Dès qu'une petite fenêtre de beau temps pointe, les exploitants sèment les cultures de printemps déjà très en retard et, dans le même temps, récoltent l'herbe, qui a dépassé le stade optimal depuis longtemps...
Avec un temps maussade depuis plusieurs mois, les chantiers de récolte sont à la traîne dans nombre de régions mais une petite partie du retard a été rattrapée.

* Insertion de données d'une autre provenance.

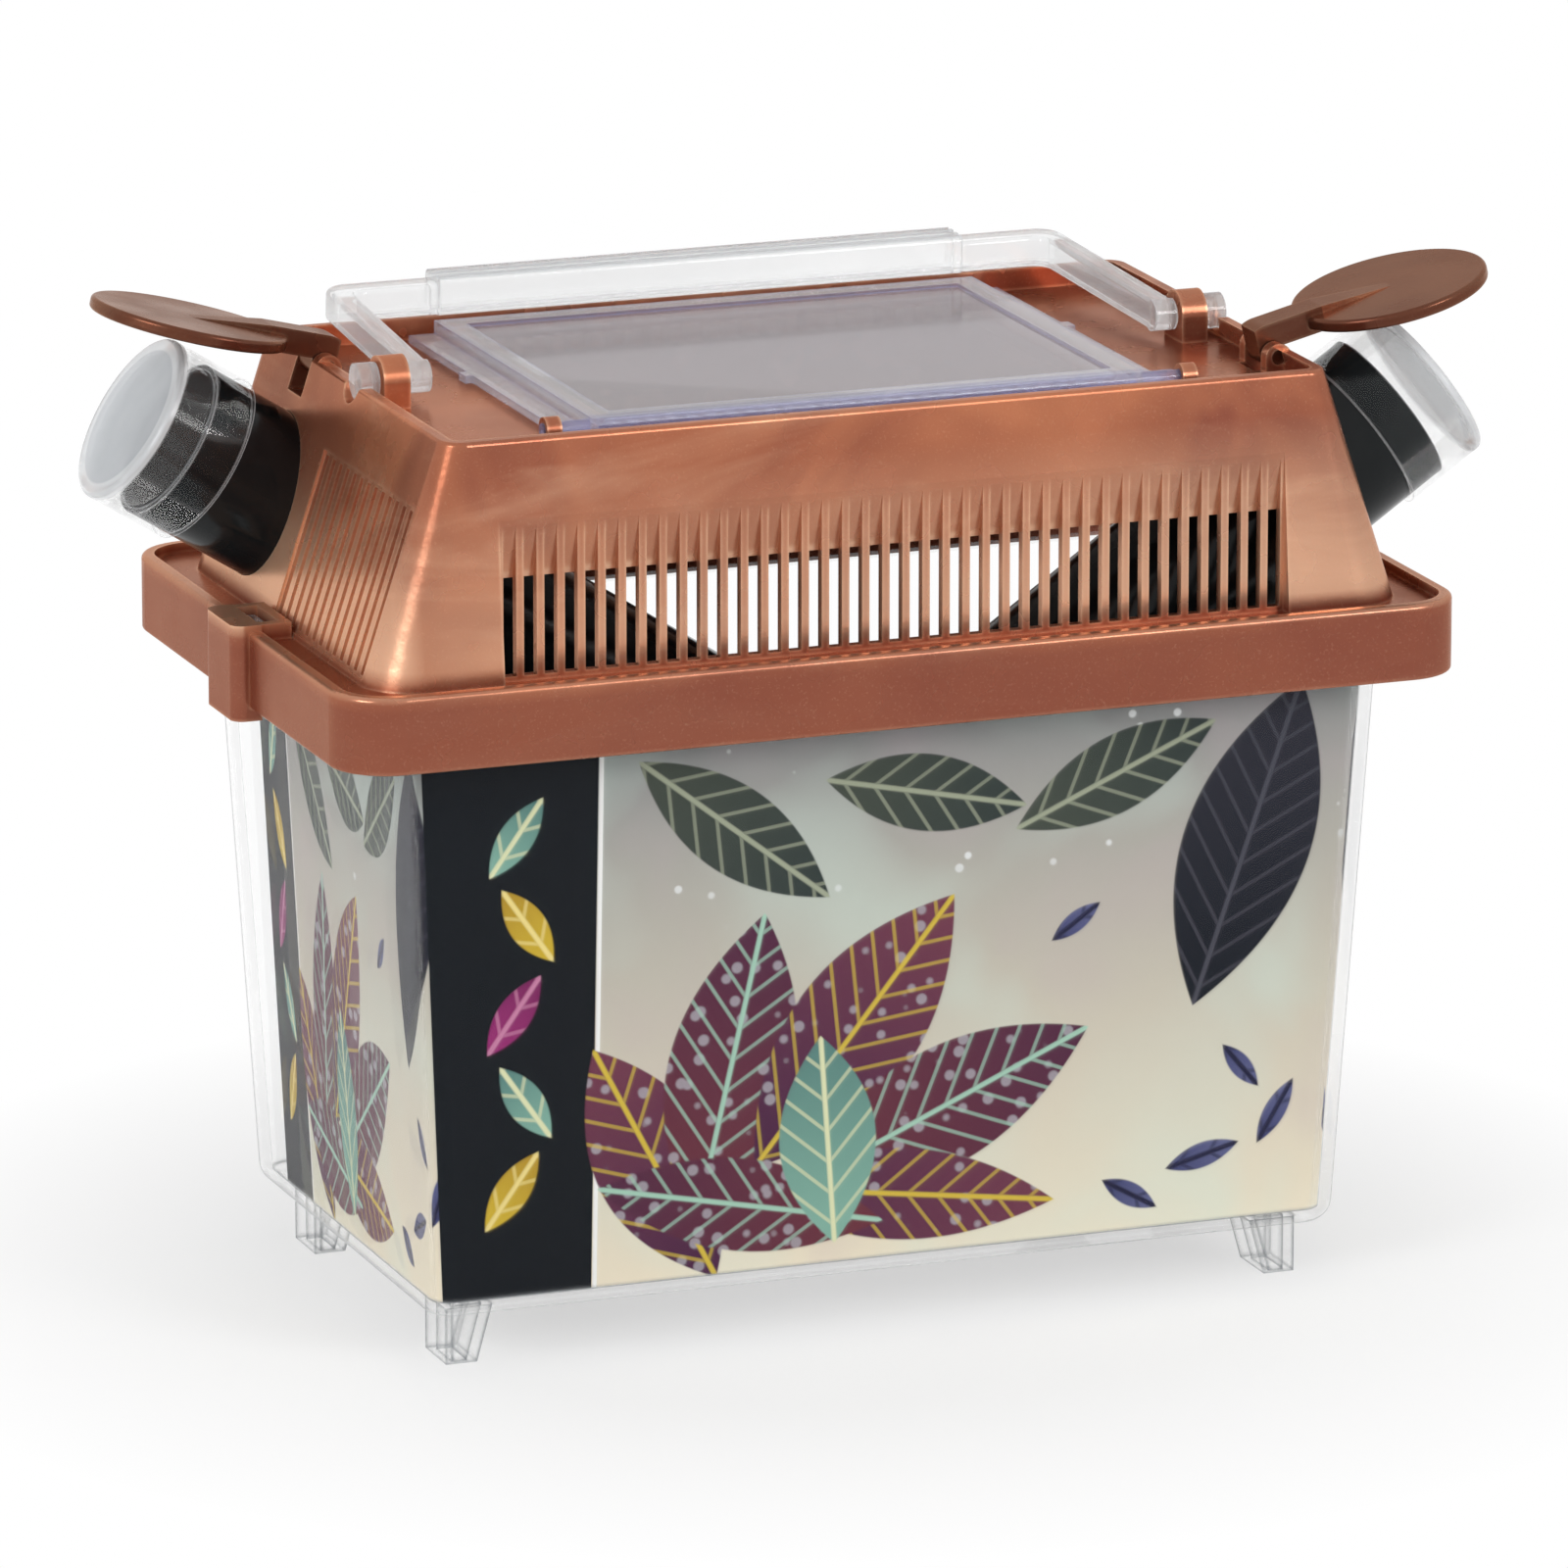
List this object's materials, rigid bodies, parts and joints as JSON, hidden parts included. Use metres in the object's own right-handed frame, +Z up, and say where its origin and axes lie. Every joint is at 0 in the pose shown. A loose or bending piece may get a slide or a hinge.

Dans le Centre. « L'urgence est de récolter les parcelles prévues en fauche précoce », indique Pascale Pelletier, de la station expérimentale Arvalis de Jeu-les-Bois, dans l'Indre. Le retard est de trois semaines à un mois. Le problème est que toutes les parcelles ne sont pas accessibles tellement elles sont humides. Certains troupeaux ont d'ailleurs retrouvé le chemin de la stabulation faute de portance suffisante. Mais il faudra que les parcelles de pâturage abandonnées en cours d'exploitation soient nettoyées pour favoriser la repousse.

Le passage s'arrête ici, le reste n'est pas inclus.